TTIP: the EU-US free trade deal and regulatory standards
- Department for Business, Innovation & Skills
- Part of:
- Transatlantic Trade and Investment Partnership (TTIP) and Consumer protection
- First published:
- 1 September 2015
Explains how the EU-US free trade deal will make trade easier and cheaper by reducing unnecessary differences in regulation.
Global free trade agreements usually focus on cutting tariffs, and this is an important part of the TTIP negotiations between the EU and the US. However, well over 50% of the projected benefits of the EU-US free trade deal are expected to come from reducing unnecessary differences in regulation and duplicate safety checks. There are many examples of EU and US regulations and checks which have slightly different requirements, but achieve the same level of quality and safety. These differences can cost businesses time and money.
Making trade easier
The trade deal is not about weakening existing laws or standards, including those around food safety, the environment, health or labour. What the agreement will aim to do is identify where unnecessary regulatory differences and overlap exist so that mutually recognised rules, standards and testing procedures can be agreed to make trade easier. Where this isn’t possible, other solutions will be sought. For example, if separate EU and US tests must still be carried out, it may be possible for the same testing facility to carry out both tests.
More consistent and straightforward product and trade regulations will benefit all exporting businesses, but small and medium-sized businesses stand to gain the most. Currently, many smaller businesses do not have the time or budget to navigate the complex rules and regulations required to export to the US. Simplified regulations will make it easier for them to start exporting there. For those that are already exporting it will become easier and cheaper.

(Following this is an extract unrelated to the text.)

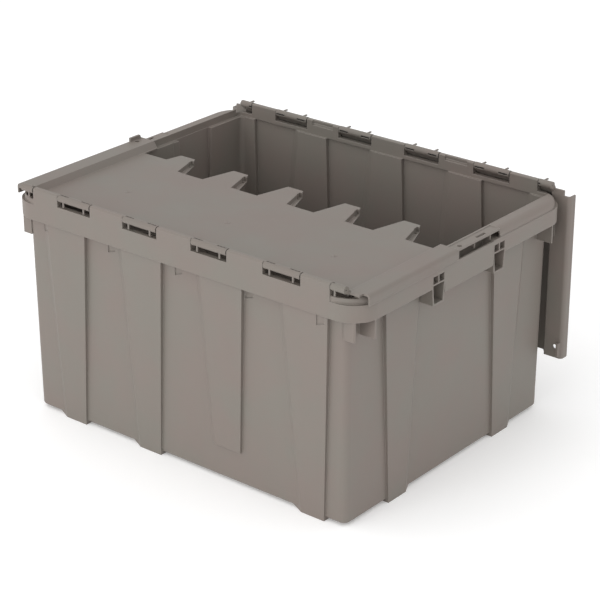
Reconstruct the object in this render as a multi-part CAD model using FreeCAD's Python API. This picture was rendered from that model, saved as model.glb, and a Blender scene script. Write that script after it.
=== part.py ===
import FreeCAD, Part
import math
import os

# Attached-lid storage tote in one moulded tub, two hinged lids and two steel hinge rods.
# Millimetres. X runs along the long side, Y along the short side, Z up.
# The origin is at the middle of the footprint, on the surface that the feet stand on.
# At rest the front lid (hinged at -Y) is shut and the rear lid (hinged at +Y) hangs open.

# Overall sizes
overall_length = 711.0          # over the end skirts of the lids
overall_width = 546.0           # over the hinge barrels
overall_height = 397.0          # to the top of the hinge barrels

# Hinge
rod_radius = 2.25
rod_fit = 0.05                  # radial clearance of the rod in every bore
barrel_radius = 6.0
barrel_wall = 1.8
knuckle_width = 28.0
window_pitch = 140.0
window_width = 71.0
window_depth = 20.5             # from the barrel top to the sill
barrel_end_gap = 1.5
fin_offset = 22.0
fin_width = 2.6
fin_depth = 2.2
fin_set_back = 0.5
corner_window_inset = 56.5      # from the end of a lid skirt to the inner end of a corner window
corner_barrel_length = 24.5
retaining_wall = 2.0            # the end of a corner barrel, which keeps the rod in
assembly_hole_radius = 1.3
rod_end_gap = 0.5
rod_chamfer = 0.6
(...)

Developments in technology and innovation mean new products are entering the market all the time. As well as looking at existing rules and regulations, a successful trade deal between the EU and the US will also influence the way tests and standards for these new products are developed. Processes will be set up to help regulators from the EU and US work together to agree common standards.
EU negotiators have specified that TTIP will not affect the way the EU legislates on food safety. Any food entering the EU must meet EU food safety rules. TTIP will not change that. Reducing unnecessary differences in regulation could lead to real benefits for UK food and drink producers. For example, complying with some US requirements on top of EU regulation can be expensive for UK companies, without necessarily offering consumers any additional safety. TTIP is an opportunity to get rid of these unnecessary costs.
TTIP will not prevent the EU and UK from bringing in and upholding labour regulations to protect workers. This includes aspects such as:
- protecting the right to collective bargaining (including forming and joining trade unions)
- ensuring protection against discrimination in the workplace
- commitments to eliminate forced labour and child labour worldwide.
We expect TTIP to call for domestic labour standards to be enforced. One of the overall aims of TTIP is to make sure that trade is encouraged without reducing the enforcement of labour laws or undermining our social and environmental policies.
TTIP will not hold back action on climate change – the EU’s climate change policies are not up for discussion in the negotiations. It will not affect our obligations under the UN Framework Convention on Climate Change (UNFCCC) to reduce carbon emissions, nor prevent the EU and US from introducing new environmental and low carbon legislation.
The social and economic impacts of TTIP will also be examined by an independent sustainability impact assessment. This will look at the likely effects of TTIP on sustainable development and propose measures to minimise any potential negative impacts.